Investment is not necessarily easy and there are all sorts of distractions and hurdles for the novice investor to overcome. Not having a plan is a common mistake; make sure you are clear about what you are trying to achieve with your investments, work out how much money you can put aside for a long time and be cautious about the likely returns you will make.

Having formulated a plan, there are a number of pitfalls. In the first place, the investment industry is good at selling things –and the easiest assets to sell are those that have already performed well. So following fashion can be a mistake- most obviously in the dotcom bubble of early 2000s but also in the commodities boom of 2010 as everyone became fixated with China.  Avoid this by being sceptical of new funds- if they are in an area that has already performed well. As ever, the advice is do some research before investing.

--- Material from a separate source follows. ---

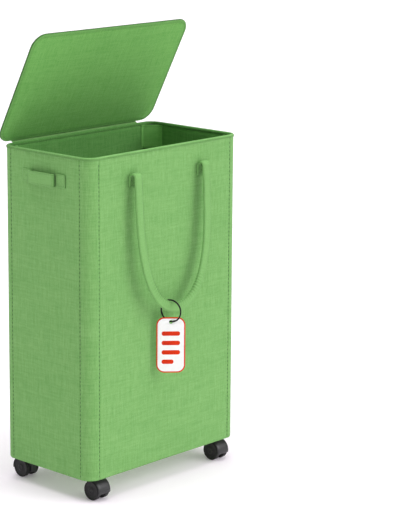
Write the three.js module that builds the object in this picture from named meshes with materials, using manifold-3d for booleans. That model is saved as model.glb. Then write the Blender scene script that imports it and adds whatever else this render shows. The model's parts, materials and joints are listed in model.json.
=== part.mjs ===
// Slim rolling laundry hamper with a hinged lid, two long strap handles and four twin-wheel casters.
// Millimetres. +Z is up, -Y is the front, and z = 0 is the floor.
import * as THREE from 'three';
import { mergeVertices } from 'three/addons/utils/BufferGeometryUtils.js';
import Module from 'manifold-3d';

const wasm = await Module();
wasm.setup();

// ---------------------------------------------------------------- driving dimensions
const GAP = 0.3;                    // clearance between pieces that touch
const CUT = 1;                      // how far a cutting shape reaches past the piece it cuts
const WIDTH = 400;                  // outer size of the fabric body along X
const DEPTH = 230;                  // outer size of the fabric body along Y
const HEIGHT = 600;                 // bottom hem to rim
const FLOOR_GAP = 43;               // floor to bottom hem
const CORNER_RADIUS = 24;
const SEAM_INSET = 24.5;            // corner seam, measured from the sharp corner
const FABRIC = 1.0;
const LINING = 0.8;
const BOARD = 2.4;

const RIM_SKIRT = 5;                // height of the rim binding
const BASE_RECESS = 4;              // the base sits this far above the bottom hem
const BASE_BOARD = 3;
const BASE_PLAY = 0.1;              // base to the inner face of the walls
const FLOOR_PAD = 4;
const PAD_PLAY = 0.7;               // floor pad to the lining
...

Related to this is ignoring valuations. If a share or market is at an all time high, be suspicious. In March 2000 Vodafone was trading at a price of £4.40; the price earnings (P/e) ratio was a staggering 94 times (the average P/e for a share over time is more like 12x); no doubt many piled in but the price has never been anywhere near that level since.

Investing lump sums. Don’t rush in to investment – regular investment of smallish amounts can help avoid buying markets which are too expensive. Missing out on dividends – these can form a large part of the overall return from equities and reinvesting them is a great way to ensure you are investing regularly.

Insufficient diversification – don’t have all your eggs in one basket. Have a portfolio of investments diversified by sector and geography. By and large it is better for the smaller investor to use Funds or other collective investment schemes such as investment trusts, which will be diversified themselves. You do however still need to check that your funds don’t all own the same sort of investments. Don’t have all your investments in equities, the right allocation will depend on circumstances and risk appetite. Find out what your pension fund is invested in and treat this as part of your portfolio.

Successful investing is a bit like gardening; you need to get the balance right between pruning and letting your investments blossom. Falling in love with your investments is a great mistake. Be ruthless, if a stock or fund has already performed very well for you, the chances are that it won’t do so going forward. Take some profit-reduce your holding and reinvest elsewhere. But also watch your losers carefully; if a stock is falling and it is over-indebted, recovery chances are often small.  On the other hand listening to too much investment noise and over-trading is also a danger. Trading costs are significant, as can be the cost of advice – very few people have the skill to trade in and out of investments successfully. By and large investment should be a long term game and done so as to avoid costs being too high.

Paying too much attention or too little attention to your investments. Again there is a balance; constantly worrying about what is happening to prices is both unnerving and likely to be counterproductive as it can lead to overtrading as above and bad decisions. On the other hand you do want to review your investments reasonably regularly to see how they are performing and whether they are on course to meet your objectives.

Finally panic – don’t! Markets are forecasting mechanisms and often will have already reflected current economic news in the prices. But also markets are made up of a collection of individuals who are themselves prone to get carried away both on the upside and the downside. Markets nearly always overshoot their fundamental ‘fair valuation’ in both directions. The time of maximum gloom and doom, when the world seems to be ending, is often a great time to buy!